Title: Groups, Individuals, and Affirmative Action
Speaker: Bastian Steuwer, Ashoka University
Chair: Arudra Burra, Department of HUSS, IIT Delhi
Abstract:
Anti-reservation advocates often invoke a progressive sounding idea, the idea of individualism. Quotas are group based and prominent justifications for reservations invoke idea of group inequalities of such as the “upliftment” of Dalits and oppressed caste groups. In response, I show two ways how group inequalities can be relevant even if we believe, as we should, that individuals are morally fundamental. First, individual and group inequalities are linked in the concept of status inequality.
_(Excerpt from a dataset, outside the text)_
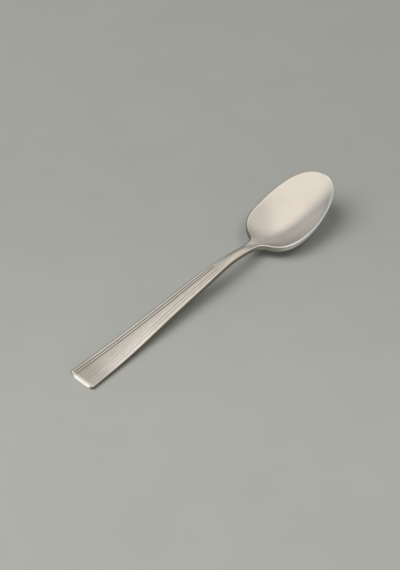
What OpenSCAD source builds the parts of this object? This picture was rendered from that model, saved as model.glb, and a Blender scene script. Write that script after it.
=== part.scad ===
// Teaspoon, stamped in one piece from a flat steel blank.
// X runs along the spoon towards the bowl, Y to its left and Z up.
// The origin lies under the middle of the spoon, on the table it rests on.
// The four nodes are the regions of the stamping. They meet face to face.

/* [Handle] */
// Length of the grooved handle, from its end to the plain neck
handle_l = 72; // [62:1:84]
// Length of the end region, where the handle lies flat on the table
handle_end_l = 14; // [8:1:20]
// Width of the handle at its end
handle_end_w = 12; // [10:0.1:14]
// Width of the handle where the neck begins
handle_neck_w = 5.6; // [5:0.1:7]
// Thickness of the handle's edge at its end
handle_end_t = 1.6; // [1.4:0.1:2.2]
// Thickness of the handle's edge where the neck begins
handle_neck_t = 2.3; // [1.9:0.1:3]
// Rise of the middle of the handle above its edges
handle_crown = 0.4; // [0.2:0.05:0.5]
// Rounding of the handle's upper edges
handle_round = 0.25; // [0.1:0.05:0.4]
// Rounding of the handle's lower edges
handle_back_round = 0.6; // [0.2:0.05:0.7]

/* [Handle end] */
// How far the middle of the end stands out beyond its corners
end_bow = 0.8; // [0.3:0.1:1.6]
// Rise of the middle of the end above its edges
end_crown = 0.15; // [0.05:0.05:0.3]
// Size of the bevel round the upper edge of the end
end_bevel = 0.6; // [0.3:0.1:0.8]

/* [Grooves] */
// Distance from the ends of the grooves to the neck
groove_stop = 2; // [0:1:20]
// Length over which the grooves run out
groove_fade_l = 8; // [4:1:14]
// Width of each groove
groove_w = 0.56; // [0.3:0.02:0.7]
// Depth of each groove
groove_d = 0.24; // [0.1:0.02:0.4]
// Distance of the outer groove's middle from the handle's edge
outer_groove_in = 1.25; // [0.9:0.05:1.5]
// Distance between the middles of the two grooves
groove_gap = 1.1; // [0.8:0.05:1.4]

/* [Neck] */
// Length of the plain neck, from the grooved handle to the bowl
neck_l = 18.5; // [14:0.5:26]
// Width of the neck at the bowl
neck_w = 4.2; // [3.6:0.1:5]
// Thickness of the neck at the bowl
neck_t = 2.6; // [2.2:0.1:3.2]
// Rise of the middle of the neck above its edges, at the bowl
neck_crown = 0.2; // [0.05:0.05:0.3]
// Rounding of the neck's upper edges
neck_round = 0.75; // [0.3:0.05:0.9]
// Rounding of the neck's lower edges
neck_back_round = 0.9; // [0.4:0.05:1]

/* [Bowl] */
// Length of the bowl, from the neck to the tip
bowl_l = 47.5; // [42:0.5:56]
// Largest width of the bowl
bowl_w = 27.2; // [24:0.2:32]
// Distance from the tip back to the widest place
bowl_front_l = 25.4; // [22:0.2:30]
// Distance from the widest place back to the shoulders
bowl_back_l = 15.4; // [12:0.2:18]
// Distance from the widest place back to the deepest place
bowl_deep_l = 3; // [0:0.2:5]
// Thickness of the bowl at its bottom
bowl_t = 1.2; // [0.8:0.1:1.6]
// Width of the rim, seen from above
rim_w = 0.6; // [0.5:0.05:1.2]
// Thickness of the rim at the shoulders, measured straight down
shoulder_t = 2.6; // [1.8:0.05:2.8]
// Thickness of the rim at the tip
rim_t = 1.2; // [0.9:0.05:1.4]
// Rounding of the rim's edges
rim_round = 0.4; // [0.2:0.05:0.42]

/* [Side view] */
// Height of the handle's crest above the table
crest_h = 8.3; // [7:0.1:12]
// Height of the rim at the shoulders, its lowest place
shoulder_h = 6.4; // [5.5:0.1:9]
// Height of the rim at the tip of the bowl
tip_h = 16.2; // [13:0.1:19]

/* [Hidden] */

neck_x = handle_l;
bowl_x = handle_l + neck_l;
overall_l = bowl_x + bowl_l;
widest_x = overall_l - bowl_front_l;
groove_l = handle_l - groove_stop;

// The outline of the bowl is a slightly squared oval
oval_power = 2.25;
oval_start_angle = 24;
deepest_x = widest_x - bowl_deep_l;

// Numbers of steps along each region
end_steps = 7;
bevel_steps = 3;
handle_steps = 26;
neck_steps = 12;
crotch_steps = 8;
back_steps = 10;
front_steps = 15;

// A smooth curve through control points, at the place x
function part_of(p, x) = max(concat([0], [for (i = [0 : len(p) - 2]) if (x >= p[i][0]) i]));
function slope_at(p, i) =
    let (a = max(i - 1, 0), b = min(i + 1, len(p) - 1))
    (p[b][1] - p[a][1]) / (p[b][0] - p[a][0]);
function curve(p, x) =
    let (
        i = part_of(p, x),
        run = p[i + 1][0] - p[i][0],
        s = (x - p[i][0]) / run
    )
    (1 + 2 * s) * pow(1 - s, 2) * p[i][1]
    + s * pow(1 - s, 2) * run * slope_at(p, i)
    + s * s * (3 - 2 * s) * p[i + 1][1]
    - s * s * (1 - s) * run * slope_at(p, i + 1);

// Rises smoothly from 0 at a to 1 at b
function ease(a, b, x) = let (s = min(max((x - a) / (b - a), 0), 1)) s * s * (3 - 2 * s);
function mix(a, b, share) = a + (b - a) * share;
function reversed(list) = [for (i = [len(list) - 1 : -1 : 0]) list[i]];

// Height of the upper edge above the table, from the handle's end to the bowl's tip
handle_x_shares = [0.22, 0.44, 0.66, 0.86];
handle_rise_shares = [0.13, 0.45, 0.79, 1];
rim_x_shares = [0.32, 0.5, 0.7, 0.87, 1];
rim_rise_shares = [0.1, 0.24, 0.53, 0.81, 1];
neck_drop_share = 0.55;
shoulder_share = 0.15;
edge_heights = concat(
    [[0, handle_end_t]],
    [for (i = [0 : len(handle_x_shares) - 1])
        [handle_x_shares[i] * bowl_x, mix(handle_end_t, crest_h, handle_rise_shares[i])]],
    [[bowl_x, mix(crest_h, shoulder_h, neck_drop_share)]],
    [[bowl_x + shoulder_share * bowl_l, shoulder_h]],
    [for (i = [0 : len(rim_x_shares) - 1])
        [bowl_x + rim_x_shares[i] * bowl_l, mix(shoulder_h, tip_h, rim_rise_shares[i])]]
);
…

Second, group inequalities in outcomes can be proxies for individual inequalities in opportunities. Both arguments extend beyond caste inequalities to other group inequalities. Some proponents of caste-based reservations wish to limit the scope of affirmative action to caste (and perhaps a small set of similar traits). I reject two proposed distinctions: the idea that caste inequalities are social as opposed to natural inequalities and the idea that caste inequalities are historical as opposed to contemporaneous inequalities. This result, I argue, is no reason for despair but a welcome conclusion.
Speaker Bio:
Bastian Steuwer is Assistant Professor of Political Science at Ashoka University. He works in moral, political, and legal philosophy. Much of his recent work has focused on equality, discrimination, and caste.